#### EXERCISE TASK
Starting at the line containing "Write the build123d", please quote every line up to and including the line containing "SEAT_R = 2.52", exactly, and nothing beyond.

(Rows from a 3D modeling dataset)
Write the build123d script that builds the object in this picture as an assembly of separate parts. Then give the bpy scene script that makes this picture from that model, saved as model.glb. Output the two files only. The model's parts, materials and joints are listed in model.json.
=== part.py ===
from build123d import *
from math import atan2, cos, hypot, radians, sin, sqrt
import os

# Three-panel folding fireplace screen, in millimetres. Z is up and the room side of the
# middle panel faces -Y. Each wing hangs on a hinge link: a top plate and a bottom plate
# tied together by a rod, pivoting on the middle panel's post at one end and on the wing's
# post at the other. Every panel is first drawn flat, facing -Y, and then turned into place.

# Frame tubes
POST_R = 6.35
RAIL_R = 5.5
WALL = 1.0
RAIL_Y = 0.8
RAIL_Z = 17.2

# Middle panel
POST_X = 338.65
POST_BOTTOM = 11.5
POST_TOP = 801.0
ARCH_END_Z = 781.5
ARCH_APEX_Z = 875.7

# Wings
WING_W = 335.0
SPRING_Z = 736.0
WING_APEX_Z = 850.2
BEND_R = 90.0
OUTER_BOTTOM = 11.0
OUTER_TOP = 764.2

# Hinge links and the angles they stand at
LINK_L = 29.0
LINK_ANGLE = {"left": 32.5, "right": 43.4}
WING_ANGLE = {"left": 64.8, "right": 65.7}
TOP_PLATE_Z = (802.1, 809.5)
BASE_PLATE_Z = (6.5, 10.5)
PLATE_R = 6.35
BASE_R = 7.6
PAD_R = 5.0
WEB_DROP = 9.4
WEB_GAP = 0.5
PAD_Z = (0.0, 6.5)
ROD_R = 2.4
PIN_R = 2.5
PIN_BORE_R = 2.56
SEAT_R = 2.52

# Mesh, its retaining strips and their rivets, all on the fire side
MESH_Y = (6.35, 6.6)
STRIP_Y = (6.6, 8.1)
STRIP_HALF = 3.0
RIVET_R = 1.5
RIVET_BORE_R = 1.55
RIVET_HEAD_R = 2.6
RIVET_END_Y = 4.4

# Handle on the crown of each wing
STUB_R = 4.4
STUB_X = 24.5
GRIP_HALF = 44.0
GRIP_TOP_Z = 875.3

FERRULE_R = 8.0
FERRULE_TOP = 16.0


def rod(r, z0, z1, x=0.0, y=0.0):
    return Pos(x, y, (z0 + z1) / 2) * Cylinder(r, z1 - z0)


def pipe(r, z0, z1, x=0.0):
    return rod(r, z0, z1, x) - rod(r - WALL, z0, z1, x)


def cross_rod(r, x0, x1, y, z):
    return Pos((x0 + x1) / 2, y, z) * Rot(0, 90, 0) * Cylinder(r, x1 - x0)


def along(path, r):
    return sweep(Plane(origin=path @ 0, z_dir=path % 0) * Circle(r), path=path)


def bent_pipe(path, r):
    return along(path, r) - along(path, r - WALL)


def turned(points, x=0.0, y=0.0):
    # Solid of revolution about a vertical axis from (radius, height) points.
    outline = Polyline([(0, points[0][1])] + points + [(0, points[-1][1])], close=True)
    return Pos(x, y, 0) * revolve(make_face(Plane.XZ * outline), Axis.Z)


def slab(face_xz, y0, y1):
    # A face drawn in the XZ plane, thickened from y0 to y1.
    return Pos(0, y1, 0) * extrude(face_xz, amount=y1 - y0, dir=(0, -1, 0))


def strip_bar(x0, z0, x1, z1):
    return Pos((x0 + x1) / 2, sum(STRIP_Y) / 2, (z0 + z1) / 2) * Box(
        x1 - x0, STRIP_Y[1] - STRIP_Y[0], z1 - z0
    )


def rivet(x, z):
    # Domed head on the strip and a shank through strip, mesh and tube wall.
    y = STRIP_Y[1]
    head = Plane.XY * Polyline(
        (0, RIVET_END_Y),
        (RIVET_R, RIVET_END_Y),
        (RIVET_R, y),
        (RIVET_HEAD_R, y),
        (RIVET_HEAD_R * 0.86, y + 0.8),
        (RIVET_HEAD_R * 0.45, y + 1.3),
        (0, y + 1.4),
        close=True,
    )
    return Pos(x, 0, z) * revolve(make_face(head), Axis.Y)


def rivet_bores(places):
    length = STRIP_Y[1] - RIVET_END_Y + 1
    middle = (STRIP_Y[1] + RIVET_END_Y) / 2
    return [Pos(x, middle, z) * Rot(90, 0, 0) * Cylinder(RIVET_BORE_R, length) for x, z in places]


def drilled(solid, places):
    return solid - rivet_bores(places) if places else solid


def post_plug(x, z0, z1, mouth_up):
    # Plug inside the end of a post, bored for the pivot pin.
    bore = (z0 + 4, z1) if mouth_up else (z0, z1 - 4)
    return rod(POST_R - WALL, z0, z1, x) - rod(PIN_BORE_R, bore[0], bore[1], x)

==

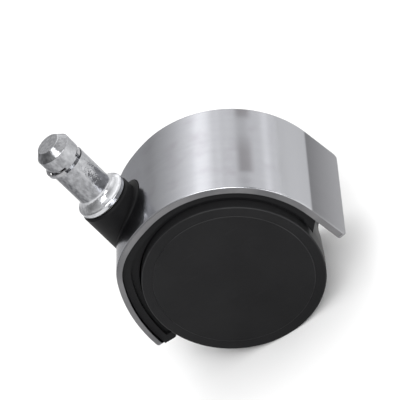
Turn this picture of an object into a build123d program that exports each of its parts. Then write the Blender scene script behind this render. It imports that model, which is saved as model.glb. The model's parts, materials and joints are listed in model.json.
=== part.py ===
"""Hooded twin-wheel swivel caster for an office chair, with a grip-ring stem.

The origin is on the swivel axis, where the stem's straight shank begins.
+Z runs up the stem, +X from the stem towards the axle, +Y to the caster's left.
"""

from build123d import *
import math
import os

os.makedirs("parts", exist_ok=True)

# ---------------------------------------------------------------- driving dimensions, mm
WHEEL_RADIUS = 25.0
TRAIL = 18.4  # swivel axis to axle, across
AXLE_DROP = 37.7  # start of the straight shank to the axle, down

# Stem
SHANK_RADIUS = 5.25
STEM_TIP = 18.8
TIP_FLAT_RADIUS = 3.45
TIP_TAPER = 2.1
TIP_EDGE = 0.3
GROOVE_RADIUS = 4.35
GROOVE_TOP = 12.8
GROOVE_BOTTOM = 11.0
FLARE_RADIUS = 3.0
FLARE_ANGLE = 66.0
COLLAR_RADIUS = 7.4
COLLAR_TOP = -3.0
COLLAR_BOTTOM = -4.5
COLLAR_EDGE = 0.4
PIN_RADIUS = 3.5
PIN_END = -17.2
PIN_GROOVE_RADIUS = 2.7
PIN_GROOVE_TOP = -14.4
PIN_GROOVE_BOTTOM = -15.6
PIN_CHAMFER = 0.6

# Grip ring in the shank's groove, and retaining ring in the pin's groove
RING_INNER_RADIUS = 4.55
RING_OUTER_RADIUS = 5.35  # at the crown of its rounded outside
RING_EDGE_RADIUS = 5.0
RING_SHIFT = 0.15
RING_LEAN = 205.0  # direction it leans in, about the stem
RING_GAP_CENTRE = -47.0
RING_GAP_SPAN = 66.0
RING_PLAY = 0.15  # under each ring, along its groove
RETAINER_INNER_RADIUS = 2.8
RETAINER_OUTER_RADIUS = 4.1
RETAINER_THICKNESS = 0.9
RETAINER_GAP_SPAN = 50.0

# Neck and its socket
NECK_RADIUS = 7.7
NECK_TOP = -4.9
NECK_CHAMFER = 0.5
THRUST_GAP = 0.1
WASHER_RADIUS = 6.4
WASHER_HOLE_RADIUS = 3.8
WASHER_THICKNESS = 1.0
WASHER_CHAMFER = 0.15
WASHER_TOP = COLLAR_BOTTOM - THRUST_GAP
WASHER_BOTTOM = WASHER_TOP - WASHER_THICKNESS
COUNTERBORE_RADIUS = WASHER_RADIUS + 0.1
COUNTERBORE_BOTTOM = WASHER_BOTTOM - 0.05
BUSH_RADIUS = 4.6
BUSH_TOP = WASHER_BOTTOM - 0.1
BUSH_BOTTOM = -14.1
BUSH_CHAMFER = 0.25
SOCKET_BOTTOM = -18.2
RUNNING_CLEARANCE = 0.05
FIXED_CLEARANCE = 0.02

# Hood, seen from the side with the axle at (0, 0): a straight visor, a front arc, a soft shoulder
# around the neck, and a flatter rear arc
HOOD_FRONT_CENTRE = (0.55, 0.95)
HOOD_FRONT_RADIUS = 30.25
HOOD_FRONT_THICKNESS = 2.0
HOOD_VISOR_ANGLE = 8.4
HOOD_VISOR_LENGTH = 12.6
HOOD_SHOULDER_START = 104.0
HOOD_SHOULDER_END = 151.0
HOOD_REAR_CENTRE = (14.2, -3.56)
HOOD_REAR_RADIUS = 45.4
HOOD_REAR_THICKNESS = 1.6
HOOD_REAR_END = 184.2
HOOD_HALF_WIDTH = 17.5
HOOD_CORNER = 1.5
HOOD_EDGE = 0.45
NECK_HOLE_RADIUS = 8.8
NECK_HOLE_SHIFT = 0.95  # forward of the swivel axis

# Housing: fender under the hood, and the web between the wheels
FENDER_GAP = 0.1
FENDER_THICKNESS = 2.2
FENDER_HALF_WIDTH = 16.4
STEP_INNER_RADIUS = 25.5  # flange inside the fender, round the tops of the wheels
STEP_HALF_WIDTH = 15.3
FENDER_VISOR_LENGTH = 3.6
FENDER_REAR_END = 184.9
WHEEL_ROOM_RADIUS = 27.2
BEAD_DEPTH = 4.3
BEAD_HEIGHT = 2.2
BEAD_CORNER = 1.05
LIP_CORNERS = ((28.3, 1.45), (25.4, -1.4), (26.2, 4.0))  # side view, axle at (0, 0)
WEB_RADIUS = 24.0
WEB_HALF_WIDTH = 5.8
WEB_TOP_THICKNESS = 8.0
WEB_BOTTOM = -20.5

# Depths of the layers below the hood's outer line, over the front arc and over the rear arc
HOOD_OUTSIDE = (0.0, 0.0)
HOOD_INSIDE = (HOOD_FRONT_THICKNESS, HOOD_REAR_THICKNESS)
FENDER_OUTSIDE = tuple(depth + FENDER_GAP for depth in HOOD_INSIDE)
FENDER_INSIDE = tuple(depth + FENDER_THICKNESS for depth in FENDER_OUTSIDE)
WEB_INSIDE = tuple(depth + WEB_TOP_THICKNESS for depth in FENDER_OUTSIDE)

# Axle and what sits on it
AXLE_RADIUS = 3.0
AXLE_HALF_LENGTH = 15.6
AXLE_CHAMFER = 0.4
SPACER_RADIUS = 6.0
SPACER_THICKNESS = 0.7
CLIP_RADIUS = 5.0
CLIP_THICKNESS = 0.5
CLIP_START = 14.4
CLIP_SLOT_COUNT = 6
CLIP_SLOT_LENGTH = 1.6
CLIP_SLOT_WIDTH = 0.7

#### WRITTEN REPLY
Write the build123d script that builds the object in this picture as an assembly of separate parts. Then give the bpy scene script that makes this picture from that model, saved as model.glb. Output the two files only. The model's parts, materials and joints are listed in model.json.
=== part.py ===
from build123d import *
from math import atan2, cos, hypot, radians, sin, sqrt
import os

# Three-panel folding fireplace screen, in millimetres. Z is up and the room side of the
# middle panel faces -Y. Each wing hangs on a hinge link: a top plate and a bottom plate
# tied together by a rod, pivoting on the middle panel's post at one end and on the wing's
# post at the other. Every panel is first drawn flat, facing -Y, and then turned into place.

# Frame tubes
POST_R = 6.35
RAIL_R = 5.5
WALL = 1.0
RAIL_Y = 0.8
RAIL_Z = 17.2

# Middle panel
POST_X = 338.65
POST_BOTTOM = 11.5
POST_TOP = 801.0
ARCH_END_Z = 781.5
ARCH_APEX_Z = 875.7

# Wings
WING_W = 335.0
SPRING_Z = 736.0
WING_APEX_Z = 850.2
BEND_R = 90.0
OUTER_BOTTOM = 11.0
OUTER_TOP = 764.2

# Hinge links and the angles they stand at
LINK_L = 29.0
LINK_ANGLE = {"left": 32.5, "right": 43.4}
WING_ANGLE = {"left": 64.8, "right": 65.7}
TOP_PLATE_Z = (802.1, 809.5)
BASE_PLATE_Z = (6.5, 10.5)
PLATE_R = 6.35
BASE_R = 7.6
PAD_R = 5.0
WEB_DROP = 9.4
WEB_GAP = 0.5
PAD_Z = (0.0, 6.5)
ROD_R = 2.4
PIN_R = 2.5
PIN_BORE_R = 2.56
SEAT_R = 2.52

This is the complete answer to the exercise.